I also believe that this flood highlights a lot of issues in this community. We need effective sewer protection and how we manage water when it moves through our city. A new administration needs to examine and evaluate and make sure we are maximizing that part of our infrastructure. This is indeed a priority because if we want a community that is going to thrive and prosper, this is an integral part of that. If families are not made whole, there is a domino effect. As far as DPW goes, I am definitely going to charge them with an examination of our underground infrastructure.

In order for you to consider your first term as mayor a success, what is the No. 1 thing you hope to have accomplished?

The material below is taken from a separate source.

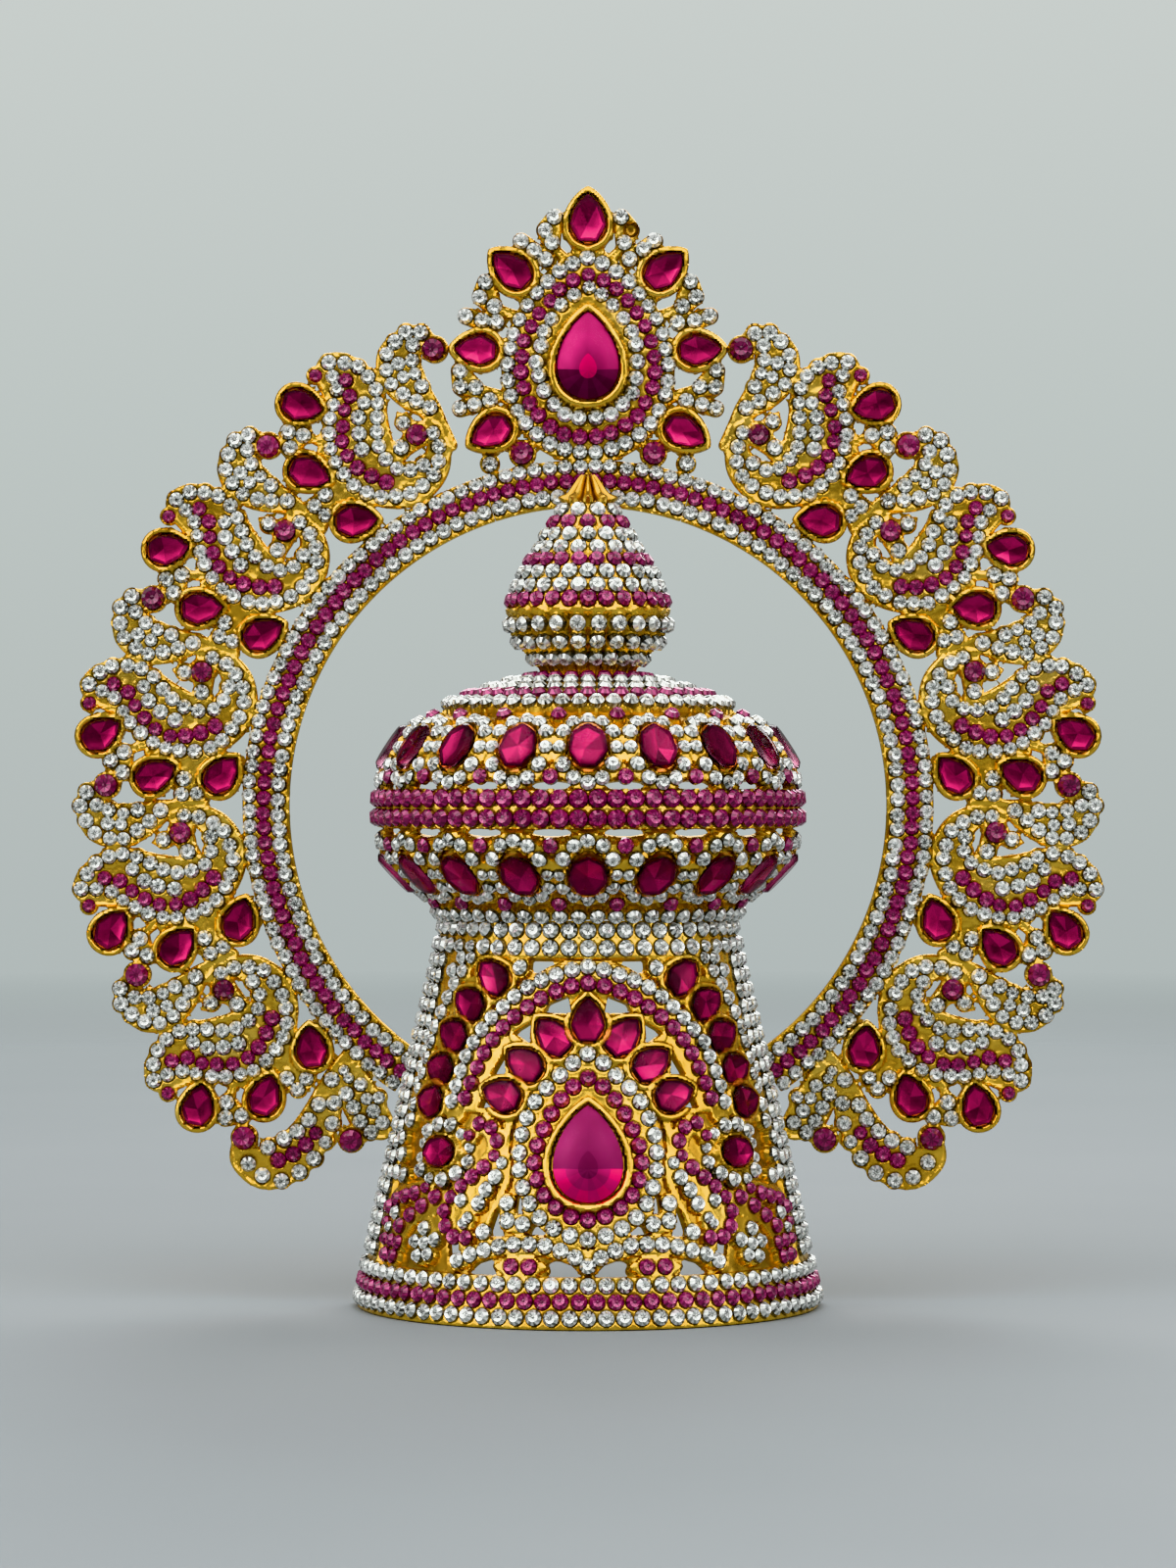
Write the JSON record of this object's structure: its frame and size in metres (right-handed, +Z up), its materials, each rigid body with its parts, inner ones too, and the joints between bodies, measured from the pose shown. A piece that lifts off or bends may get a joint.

I will consider it a success when I change the trajectory of the lives of those individuals who have been impacted by the great flood. And I will consider my first term a success when I see tangible manifestations of a more unified city and parish.

Her background:

Former state senator. Adjunct instructor of mass communications at Southern University.

Longtime legislator representing north Baton Rouge. First woman to serve as President Pro Tempore in the state House and Senate. Co-chair for Gov. John Bel Edwards’ transition.

Retrain police officers in community policing. Demand more officers live in Baton Rouge. Mandate body cameras for officers. Create an outside oversight board in addition to police internal affairs. Create a “crime strategy unit” that uses cyber technology. Expand services of the truancy center. Create a mental health center. Deconstruct blighted houses and build new homes with the materials. Appoint executive-level staffer focused on education. Oppose new school districts. Improve healthcare access in north Baton Rouge. Create “Cradle to K” initiative aimed at early childhood health and education. Include more small businesses in city-parish contracting. Appoint cabinet-level traffic engineer. Extend the Green Light Program. Enhance Baton Rouge Zoo in current location. Raise local minimum wage to $10 an hour by 2020. Create a searchable database of city-parish expenses and contracts. Create after-school and job training programs.